Requirement
Render the following material again verbatim, leaving nothing out.

##### Information shown

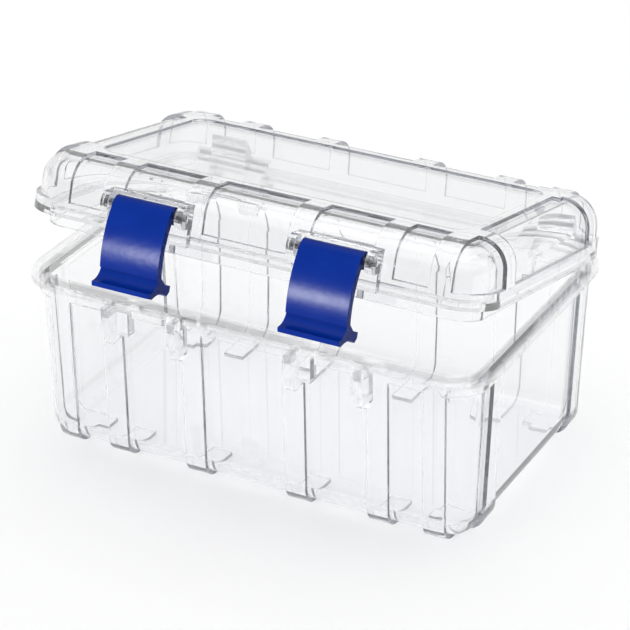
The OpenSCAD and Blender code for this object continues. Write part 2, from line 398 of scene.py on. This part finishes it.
def surroundings():
    """White all round, and near black where the view is both towards the front and low."""
    world = bpy.data.worlds.new("studio")
    scene.world = world
    world.use_nodes = True
    tree = world.node_tree
    place = tree.nodes.new("ShaderNodeTexCoord")
    split = tree.nodes.new("ShaderNodeSeparateXYZ")
    tree.links.new(place.outputs["Generated"], split.inputs["Vector"])
    both = tree.nodes.new("ShaderNodeMath")
    both.operation = "MULTIPLY"
    for socket, axis, start, end in ((0, "Y", 0.35, -0.15), (1, "Z", 0.55, 0.20)):
        part = tree.nodes.new("ShaderNodeMapRange")
        part.interpolation_type = "SMOOTHSTEP"
        part.inputs["From Min"].default_value = start
        part.inputs["From Max"].default_value = end
        tree.links.new(split.outputs[axis], part.inputs["Value"])
        tree.links.new(part.outputs["Result"], both.inputs[socket])
    shade = tree.nodes.new("ShaderNodeMixRGB")
    shade.inputs["Color1"].default_value = white
    shade.inputs["Color2"].default_value = near_black
    tree.links.new(both.outputs["Value"], shade.inputs["Fac"])
    tree.links.new(shade.outputs["Color"], tree.nodes["Background"].inputs["Color"])


surroundings()
print("surroundings:", scene.world.name)

# %% Softboxes
def lamp(name, place, aim, size, power):
    """A square softbox that faces a point."""
    data = bpy.data.lights.new(name, "AREA")
    data.size = size
    data.energy = power
    light = bpy.data.objects.new(name, data)
    light.location = place
    light.rotation_euler = (Vector(aim) - Vector(place)).to_track_quat("-Z", "Y").to_euler()
    scene.collection.objects.link(light)
    print(name, "at", place)
    return light


lamp("overhead softbox", (0, 0.1, 1.8), (0, 0, 0), 1.8, 15)
strip = lamp("low front softbox for the latches", (-0.60, -1.36, 0.32), (0, 0, 0.10), 0.26, 32)
strip.light_linking.receiver_collection = latches

# %% [markdown]
# ## Camera
#
# A long lens from a little over a metre away keeps the box's long edges nearly parallel. The camera stands
# to the right and above, and is placed by its angles round a point near the middle of the box.

# %% Camera
target = Vector((1.5, 2.6, 56.9)) * MM
azimuth, elevation, distance = math.radians(27.67), math.radians(27.85), 1.1743
camera = bpy.data.objects.new("camera", bpy.data.cameras.new("camera"))
camera.data.lens = 157.2
camera.data.clip_start = 0.05
away = Vector((math.sin(azimuth) * math.cos(elevation), -math.cos(azimuth) * math.cos(elevation),
               math.sin(elevation)))
camera.location = target + distance * away
camera.rotation_euler = (target - camera.location).to_track_quat("-Z", "Y").to_euler()
scene.collection.objects.link(camera)
scene.camera = camera
print("camera", distance, "m from its target")

# %% [markdown]
# ## How far light is followed
#
# A ray that crosses the lid and the tub passes a dozen walls. The usual limit of 12 bounces would end it
# inside the plastic and leave black patches.

# %% Light paths and tone
scene.cycles.max_bounces = 32
scene.cycles.transmission_bounces = 32
scene.cycles.glossy_bounces = 8
scene.cycles.transparent_max_bounces = 32
scene.view_settings.view_transform = "Standard"
scene.view_settings.exposure = -0.22
print("bounces:", scene.cycles.max_bounces)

##########

Exercise answer
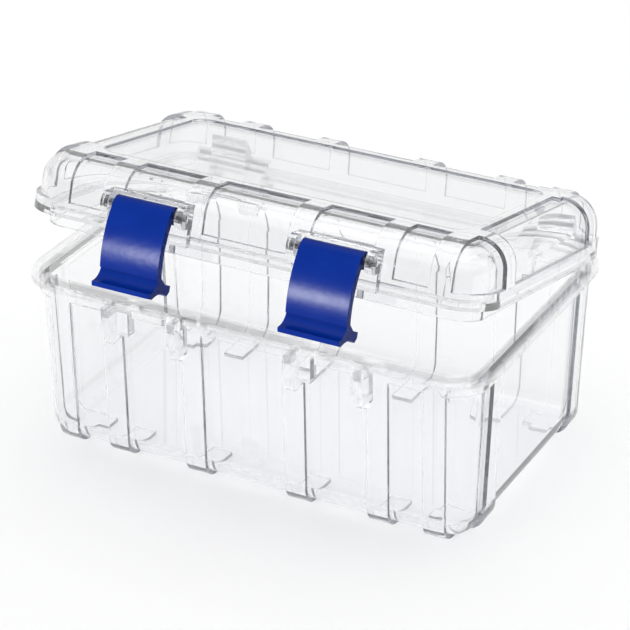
The OpenSCAD and Blender code for this object continues. Write part 2, from line 398 of scene.py on. This part finishes it.
def surroundings():
    """White all round, and near black where the view is both towards the front and low."""
    world = bpy.data.worlds.new("studio")
    scene.world = world
    world.use_nodes = True
    tree = world.node_tree
    place = tree.nodes.new("ShaderNodeTexCoord")
    split = tree.nodes.new("ShaderNodeSeparateXYZ")
    tree.links.new(place.outputs["Generated"], split.inputs["Vector"])
    both = tree.nodes.new("ShaderNodeMath")
    both.operation = "MULTIPLY"
    for socket, axis, start, end in ((0, "Y", 0.35, -0.15), (1, "Z", 0.55, 0.20)):
        part = tree.nodes.new("ShaderNodeMapRange")
        part.interpolation_type = "SMOOTHSTEP"
        part.inputs["From Min"].default_value = start
        part.inputs["From Max"].default_value = end
        tree.links.new(split.outputs[axis], part.inputs["Value"])
        tree.links.new(part.outputs["Result"], both.inputs[socket])
    shade = tree.nodes.new("ShaderNodeMixRGB")
    shade.inputs["Color1"].default_value = white
    shade.inputs["Color2"].default_value = near_black
    tree.links.new(both.outputs["Value"], shade.inputs["Fac"])
    tree.links.new(shade.outputs["Color"], tree.nodes["Background"].inputs["Color"])


surroundings()
print("surroundings:", scene.world.name)

# %% Softboxes
def lamp(name, place, aim, size, power):
    """A square softbox that faces a point."""
    data = bpy.data.lights.new(name, "AREA")
    data.size = size
    data.energy = power
    light = bpy.data.objects.new(name, data)
    light.location = place
    light.rotation_euler = (Vector(aim) - Vector(place)).to_track_quat("-Z", "Y").to_euler()
    scene.collection.objects.link(light)
    print(name, "at", place)
    return light


lamp("overhead softbox", (0, 0.1, 1.8), (0, 0, 0), 1.8, 15)
strip = lamp("low front softbox for the latches", (-0.60, -1.36, 0.32), (0, 0, 0.10), 0.26, 32)
strip.light_linking.receiver_collection = latches

# %% [markdown]
# ## Camera
#
# A long lens from a little over a metre away keeps the box's long edges nearly parallel. The camera stands
# to the right and above, and is placed by its angles round a point near the middle of the box.

# %% Camera
target = Vector((1.5, 2.6, 56.9)) * MM
azimuth, elevation, distance = math.radians(27.67), math.radians(27.85), 1.1743
camera = bpy.data.objects.new("camera", bpy.data.cameras.new("camera"))
camera.data.lens = 157.2
camera.data.clip_start = 0.05
away = Vector((math.sin(azimuth) * math.cos(elevation), -math.cos(azimuth) * math.cos(elevation),
               math.sin(elevation)))
camera.location = target + distance * away
camera.rotation_euler = (target - camera.location).to_track_quat("-Z", "Y").to_euler()
scene.collection.objects.link(camera)
scene.camera = camera
print("camera", distance, "m from its target")

# %% [markdown]
# ## How far light is followed
#
# A ray that crosses the lid and the tub passes a dozen walls. The usual limit of 12 bounces would end it
# inside the plastic and leave black patches.

# %% Light paths and tone
scene.cycles.max_bounces = 32
scene.cycles.transmission_bounces = 32
scene.cycles.glossy_bounces = 8
scene.cycles.transparent_max_bounces = 32
scene.view_settings.view_transform = "Standard"
scene.view_settings.exposure = -0.22
print("bounces:", scene.cycles.max_bounces)